Why suspicion? Alice is the sweetest little girl in the world! She’s polite, and adorable, and what kind of parents must these kids have that they would even hesitate the slightest when…
Her inner monologue halted abruptly when the other children smiled and handed Alice the end of the jump rope. Rose felt the winds of maternal defense dissipate right through her sails.
She could never tell how far was too far. The grassy, recently mowed field was a paradise to the small children. Other parents looked on, alternately straining their necks to watch the older kids in their track meet. It just seemed like too much freedom for such a little person. Alice might not be safe.
Rose still had nightmares about coming home from their weekend at the water park, just one night away, to find that her beloved Macaw had somehow got out of his cage, found the toilet, and drowned. She was still wracked with guilt. Had they really left the lid up? How did he escape the cage? Were they negligent? Her husband had been helpless to console her. “It’s terrible, but there’s nothing we could have done. He was too smart for his own good.”
Alice was smart. So very, incredibly bright. And she was far away. Rose judged it would probably take her at least forty-five seconds to run to her if anything happened. And if Alice suddenly got it into her head to run in the opposite direction, off around the building, or if a stranger, or a wolf…
Wolf? Really? Just how paranoid have I become?
Rose considered running around after her daughter, but at seven months pregnant, carrying twins, that was out of the question.
I could make her play over here in the shade, close to me…
The question remained in her mind for the next two hours. Alice obediently trotted over to her mother’s side every time Rose called, seven in all. Twice to go and cheer for her big sister’s race, once for an untied shoe, once when she noticed Alice probably had to pee, and three times for excuses so small they didn’t really mean anything other than to reassure Rose that her precious child was safe.
And she was safe. She wasn’t bubble wrapped, or leashed to her mother. But Rose had to believe, against all questioning, that Alice was safe.

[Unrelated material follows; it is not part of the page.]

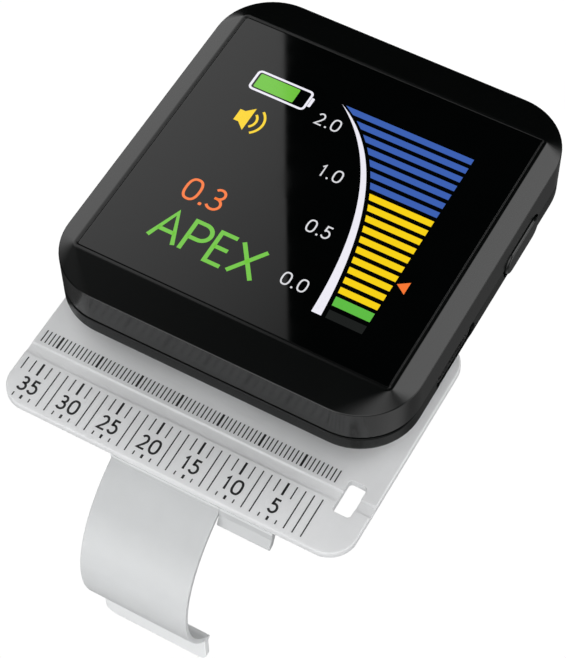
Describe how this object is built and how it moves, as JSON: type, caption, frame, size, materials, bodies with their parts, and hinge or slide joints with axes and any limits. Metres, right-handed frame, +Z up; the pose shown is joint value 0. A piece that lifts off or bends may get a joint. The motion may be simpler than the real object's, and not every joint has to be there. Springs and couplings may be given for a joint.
{
  "type": "apex locator",
  "caption": "Small square apex locator: a dark case with a glass display slides onto a frosted ruler plate with a file groove and an open finger band below it.",
  "frame": {"origin": "on the finger band's axis, midway along the band's width", "axes": "+X along the finger band's axis, to the side with the button and lead socket; +Y towards the case's rear, away from the ruler; +Z up, out of the display"},
  "size_m": [0.0423, 0.0629, 0.0406],
  "materials": {
    "band_plastic": "frosted translucent",
    "ruler_plastic": "frosted translucent",
    "shell_plastic": "fine spark texture",
    "button_plastic": "fine texture",
    "seal_rubber": "matte",
    "display_glass": "polished, black printed behind",
    "screw_steel": "satin",
    "panel_black": "gloss",
    "tray_white": "matte",
    "guide_acrylic": "gloss",
    "ribbon_film": "gloss",
    "board_laminate": "satin",
    "chip_epoxy": "matte",
    "can_steel": "satin",
    "connector_plastic": "matte",
    "socket_steel": "satin",
    "cell_foil": "satin",
    "foam_black": "matte",
    "wire_red": "gloss",
    "speaker_metal": "satin",
    "speaker_mesh": "woven"
  },
  "bodies": {
    "ring_unit": {"finger_band": "band_plastic", "ruler_plate": "ruler_plastic", "slide_key": "ruler_plastic", "key_screws": "screw_steel"},
    "case": {"rear_cover": "shell_plastic", "front_bezel": "shell_plastic", "seam_gasket": "seal_rubber", "case_screws": "screw_steel", "display_glass": "display_glass", "glass_gasket": "seal_rubber", "display_panel": "panel_black", "light_guide": "guide_acrylic", "backlight_tray": "tray_white", "display_ribbon": "ribbon_film", "ribbon_connector": "chip_epoxy", "main_board": "board_laminate", "board_screws": "screw_steel", "controller_chip": "chip_epoxy", "amplifier_chip": "chip_epoxy", "shield_can": "can_steel", "power_coil": "chip_epoxy", "button_switch": "connector_plastic", "socket_shell": "socket_steel", "socket_core": "chip_epoxy", "battery_pack": "cell_foil", "battery_foam": "foam_black", "battery_wires": "wire_red", "battery_connector": "connector_plastic", "speaker": "speaker_metal", "speaker_mesh": "speaker_mesh"},
    "button": {"side_button": "button_plastic"}
  },
  "joints": [
    {"name": "case_slide", "type": "slide", "parent": "ring_unit", "child": "case", "axis": [0, 1, 0], "range_m": [0, 0.018]},
    {"name": "button_press", "type": "slide", "parent": "case", "child": "button", "axis": [-1, 0, 0], "range_m": [0, 0.0004], "stiffness_N_per_m": 1500}
  ]
}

This was written for the Write on Edge prompt about the Forbidden or Taboo. Well, actually, last week we were prompted to write about freedom, and for some reason all I could think about was how too much freedom can be a bad thing. I didn’t do that prompt. A friend had told me the story about the pet bird several weeks ago, and it broke my heart. Then yesterday, while my teenager was at her track meet, my 4yo played on the grassy field next to the track. I’m not pregnant like the mom in the story, but I wanted to emphasize that running around after the kid wasn’t an option.

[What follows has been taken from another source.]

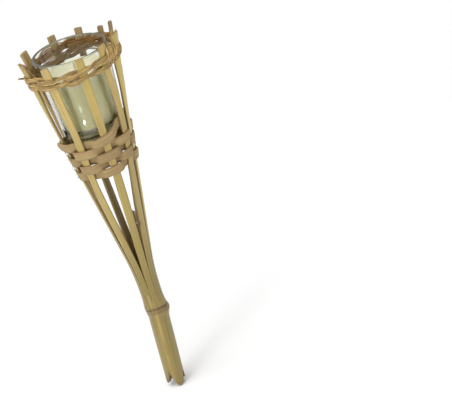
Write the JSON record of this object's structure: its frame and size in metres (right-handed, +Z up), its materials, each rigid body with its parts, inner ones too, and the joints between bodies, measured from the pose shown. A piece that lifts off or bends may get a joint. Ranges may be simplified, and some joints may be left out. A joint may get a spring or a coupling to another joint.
{
  "type": "tiki torch",
  "caption": "Small bamboo garden torch: a split and splayed culm, woven into a basket that holds a glass cup and a candle, with a pronged stake end.",
  "frame": {"origin": "on the stake's axis at the soil line, the top end of the stake's plain round wall just under the node ring, where the basket's axis meets the stake's axis", "axes": "+Z up along the basket's axis; -Y is the front, where the widest middle stave shows; +X is to the right seen from the front"},
  "size_m": [0.0887, 0.089, 0.3584],
  "materials": {
    "bamboo": "satin natural bamboo skin, olive tan",
    "splint": "matte split bamboo strip",
    "vine": "matte peeled vine",
    "glass": "clear moulded glass",
    "wax": "candle wax, soft satin",
    "cotton": "braided cotton",
    "tin": "plain tinned steel"
  },
  "bodies": {
    "torch": {"culm": "bamboo", "stave_01": "bamboo", "stave_02": "bamboo", "stave_03": "bamboo", "stave_04": "bamboo", "stave_05": "bamboo", "stave_06": "bamboo", "stave_07": "bamboo", "stave_08": "bamboo", "stave_09": "bamboo", "stave_10": "bamboo", "weave_row_01": "splint", "weave_row_02": "splint", "weave_row_03": "splint", "weave_row_04": "splint", "weave_row_05": "splint", "twine_upper_a": "vine", "twine_upper_b": "vine", "twine_lower_a": "vine", "twine_lower_b": "vine"},
    "glass": {"glass_cup": "glass"},
    "candle": {"candle": "wax", "wick": "cotton", "wick_tab": "tin"}
  },
  "joints": [
    {"name": "glass_lift", "type": "slide", "parent": "torch", "child": "glass", "axis": [0, 0, 1], "range_m": [0, 0.1]},
    {"name": "candle_lift", "type": "slide", "parent": "glass", "child": "candle", "axis": [0, 0, 1], "range_m": [0, 0.08]}
  ]
}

I don’t think this little story embodies the “forbidden” prompt very well, but I think if you take both last week’s prompt of “freedom” and combine it with “forbidden” it’s just right.
The shortlink for this post is http://wp.me/p1rMYd-mh





I get it. A mother’s forbidden fears. The ones that creep in, making freedom a dangerous place.
I could feel her tension. Good job making me bite my own nails.
oh yes. it’s hard to let go of the reigns.
Is it sad that I laughed about the parrot in the toilet? Of all the ways a bird could commit suicide. I knew an iguana that committed suicide by running into a wall after staring at it unmoving for two hours. I still laugh at that. I’m such a bad humanbeing.
I love the scene. My concrit: “internal monologue” didn’t work for me. The reader should know already that these thoughts are internal from the font, so I think it’s unnecessary. Although, I don’t know what to suggest to replace it with. Thoughts aren’t strong enough. Fears, rant maybe? It could just be that I still need my morning java.
I can feel her fears though, the overwhelming need to protect her Alice from everything even though she knows she shouldn’t stifle her girl’s little freedoms. Nicely done!
I can look back on the death of my newts and laugh… kind of. Those critters were just too incredibly stupid to survive. They kept trying to get out of the tank, and when they did succeed, they died. The bird, however, I think really was tragic. Birds are smart, but like children, if they’re not supervised or locked up they can get into something that will hurt them. It certainly wasn’t suicide, it was a horrible accident.
You’re right about “internal monologue” being redundant or unnecessary. Hmmm…
It’s so hard to let them go, even if it is only 100 feet away. So many tragic possibilities.
I wouldn’t worry about “proper use” of the prompt. Sometimes, a word takes our mind in unexpected directions. We still arrived there because of the prompt. Then, I don’t make the rules, so you can do with my two cents what you will.
One of my better stories was written when I was *supposed* to be doing a memoir! I still shared via facebook and twitter with the #WOE hashtag, but I didn’t actually enter my link into the WOE blog.
This story was also 451 words instead of 450, but I think that’s within an acceptable margin lol! But if I go through and read someone else’s story, and it’s well over a thousand words, I do get a little miffed. I want to read and comment on many links, and that just means I’m taking up a lot of time reading just one post.
Enjoyed reading the piece! I couldn’t help feeling that something was going to jump out and eat Alice up. And I was worried! You conveyed the mother’s worry to the reader in a matter of sentences. Great writing!
Thanks! Although I don’t like memoir, I find that if I use little bits of reality in my fiction, it really does bring it to life. The other day I really was watching my 4yo try to make friends while her big sister was running in her track events. I really *did* feel like something might jump out and get her at any minute, even though there were no threats in sight, and dozens of other concerned parents all around.
I can see some of the “forbidden” in the every day details of this story…the child forbidden from straying too far, from NOT answering mom when mom called, mom being unable to voice her fears for fear of being seen as unreasonable. I like that these “forbidden” things are subtle and well described instead of told here. Nice job!